→ Problem description
Each line from the start of the data below through the one containing "seed: The number" must be reproduced exactly.

#### Collected material ####

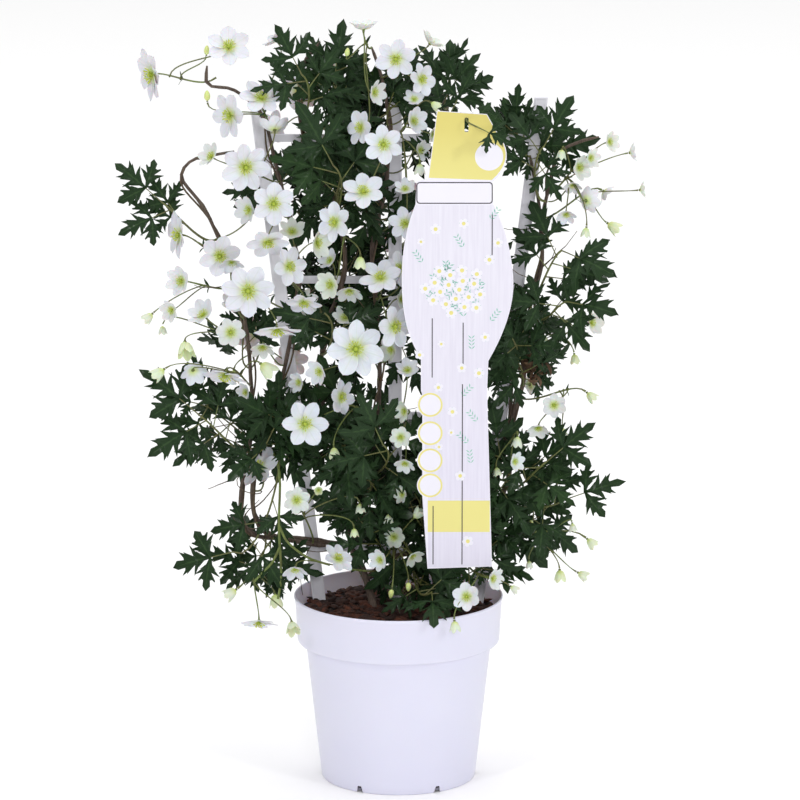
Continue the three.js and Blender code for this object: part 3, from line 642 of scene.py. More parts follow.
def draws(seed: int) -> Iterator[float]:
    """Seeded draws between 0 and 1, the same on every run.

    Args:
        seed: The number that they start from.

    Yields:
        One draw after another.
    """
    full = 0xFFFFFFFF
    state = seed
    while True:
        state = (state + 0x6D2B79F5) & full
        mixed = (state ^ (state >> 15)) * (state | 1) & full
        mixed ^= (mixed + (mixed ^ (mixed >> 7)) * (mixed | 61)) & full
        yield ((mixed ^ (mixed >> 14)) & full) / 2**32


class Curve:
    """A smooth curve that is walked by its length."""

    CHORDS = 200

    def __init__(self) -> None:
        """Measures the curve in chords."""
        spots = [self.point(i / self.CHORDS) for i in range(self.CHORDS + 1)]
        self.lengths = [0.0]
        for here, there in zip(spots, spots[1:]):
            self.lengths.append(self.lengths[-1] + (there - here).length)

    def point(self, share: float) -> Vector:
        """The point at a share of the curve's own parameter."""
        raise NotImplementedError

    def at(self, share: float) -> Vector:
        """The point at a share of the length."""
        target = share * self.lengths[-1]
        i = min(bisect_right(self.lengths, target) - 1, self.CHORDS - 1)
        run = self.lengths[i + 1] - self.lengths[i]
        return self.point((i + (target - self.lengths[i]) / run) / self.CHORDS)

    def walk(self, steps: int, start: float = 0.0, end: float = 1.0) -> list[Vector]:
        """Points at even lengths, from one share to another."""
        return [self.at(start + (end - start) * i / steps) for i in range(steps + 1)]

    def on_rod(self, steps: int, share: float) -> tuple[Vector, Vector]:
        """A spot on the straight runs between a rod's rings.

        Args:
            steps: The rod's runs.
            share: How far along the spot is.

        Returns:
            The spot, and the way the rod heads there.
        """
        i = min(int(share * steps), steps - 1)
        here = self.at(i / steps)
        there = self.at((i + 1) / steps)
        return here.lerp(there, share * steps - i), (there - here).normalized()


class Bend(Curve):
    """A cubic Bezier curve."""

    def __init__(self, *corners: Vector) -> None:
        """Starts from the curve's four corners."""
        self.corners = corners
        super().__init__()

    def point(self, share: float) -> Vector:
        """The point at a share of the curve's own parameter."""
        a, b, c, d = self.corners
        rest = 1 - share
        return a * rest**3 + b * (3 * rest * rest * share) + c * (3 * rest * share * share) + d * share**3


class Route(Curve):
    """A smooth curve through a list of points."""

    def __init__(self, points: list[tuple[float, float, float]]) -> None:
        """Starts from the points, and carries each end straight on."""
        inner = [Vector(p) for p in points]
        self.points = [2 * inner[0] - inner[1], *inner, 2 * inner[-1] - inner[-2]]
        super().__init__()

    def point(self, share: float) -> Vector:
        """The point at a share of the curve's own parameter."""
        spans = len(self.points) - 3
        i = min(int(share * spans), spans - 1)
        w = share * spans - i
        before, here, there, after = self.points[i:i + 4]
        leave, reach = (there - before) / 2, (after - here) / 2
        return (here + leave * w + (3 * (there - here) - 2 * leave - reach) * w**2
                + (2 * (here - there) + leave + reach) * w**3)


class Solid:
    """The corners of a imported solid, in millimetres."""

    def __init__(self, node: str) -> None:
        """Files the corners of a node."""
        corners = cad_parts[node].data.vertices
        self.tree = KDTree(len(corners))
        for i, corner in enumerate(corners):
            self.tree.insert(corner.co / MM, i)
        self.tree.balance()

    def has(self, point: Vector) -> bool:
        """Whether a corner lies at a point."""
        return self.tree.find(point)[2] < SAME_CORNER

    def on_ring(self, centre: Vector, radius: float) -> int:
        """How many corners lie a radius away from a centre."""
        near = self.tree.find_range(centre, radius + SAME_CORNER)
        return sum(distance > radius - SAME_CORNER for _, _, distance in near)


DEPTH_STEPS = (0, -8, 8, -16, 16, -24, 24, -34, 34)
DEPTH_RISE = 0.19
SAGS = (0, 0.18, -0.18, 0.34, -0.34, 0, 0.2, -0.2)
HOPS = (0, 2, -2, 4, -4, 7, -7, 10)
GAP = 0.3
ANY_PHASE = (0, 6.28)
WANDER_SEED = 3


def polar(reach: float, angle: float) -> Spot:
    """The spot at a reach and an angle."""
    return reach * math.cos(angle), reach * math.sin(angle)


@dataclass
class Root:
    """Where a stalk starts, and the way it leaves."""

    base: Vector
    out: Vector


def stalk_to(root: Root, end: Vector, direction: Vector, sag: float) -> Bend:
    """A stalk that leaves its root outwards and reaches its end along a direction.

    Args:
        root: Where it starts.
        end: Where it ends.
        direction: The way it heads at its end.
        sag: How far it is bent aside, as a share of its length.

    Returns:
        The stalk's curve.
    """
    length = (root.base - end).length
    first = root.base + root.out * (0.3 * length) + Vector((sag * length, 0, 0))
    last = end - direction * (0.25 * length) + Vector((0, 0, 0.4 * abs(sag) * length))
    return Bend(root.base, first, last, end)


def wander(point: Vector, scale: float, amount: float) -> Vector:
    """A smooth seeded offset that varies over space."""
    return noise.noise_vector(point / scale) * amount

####

→ Response below
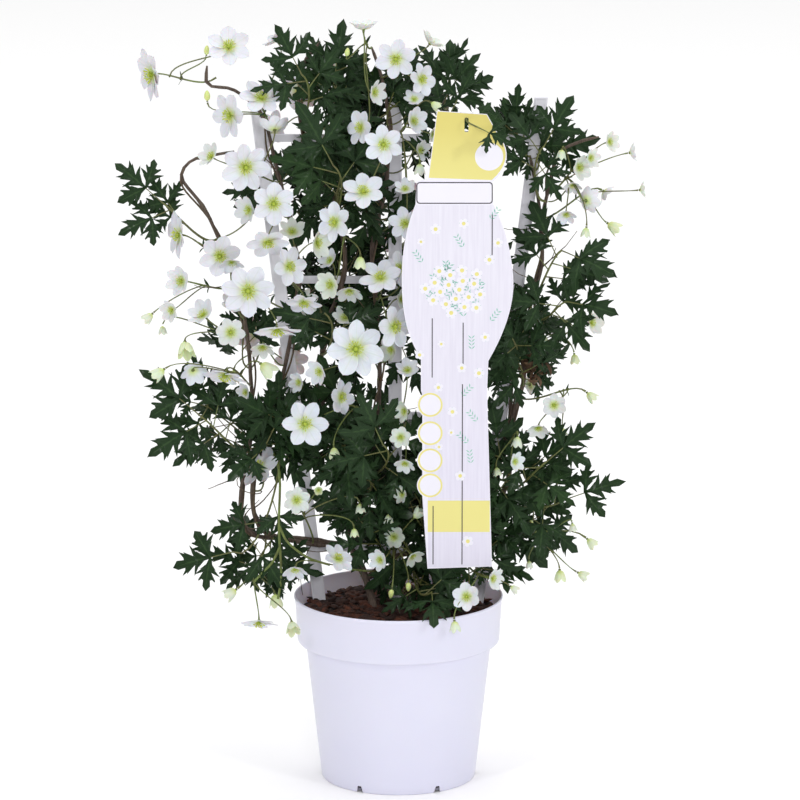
Continue the three.js and Blender code for this object: part 3, from line 642 of scene.py. More parts follow.
def draws(seed: int) -> Iterator[float]:
    """Seeded draws between 0 and 1, the same on every run.

    Args:
        seed: The number that they start from.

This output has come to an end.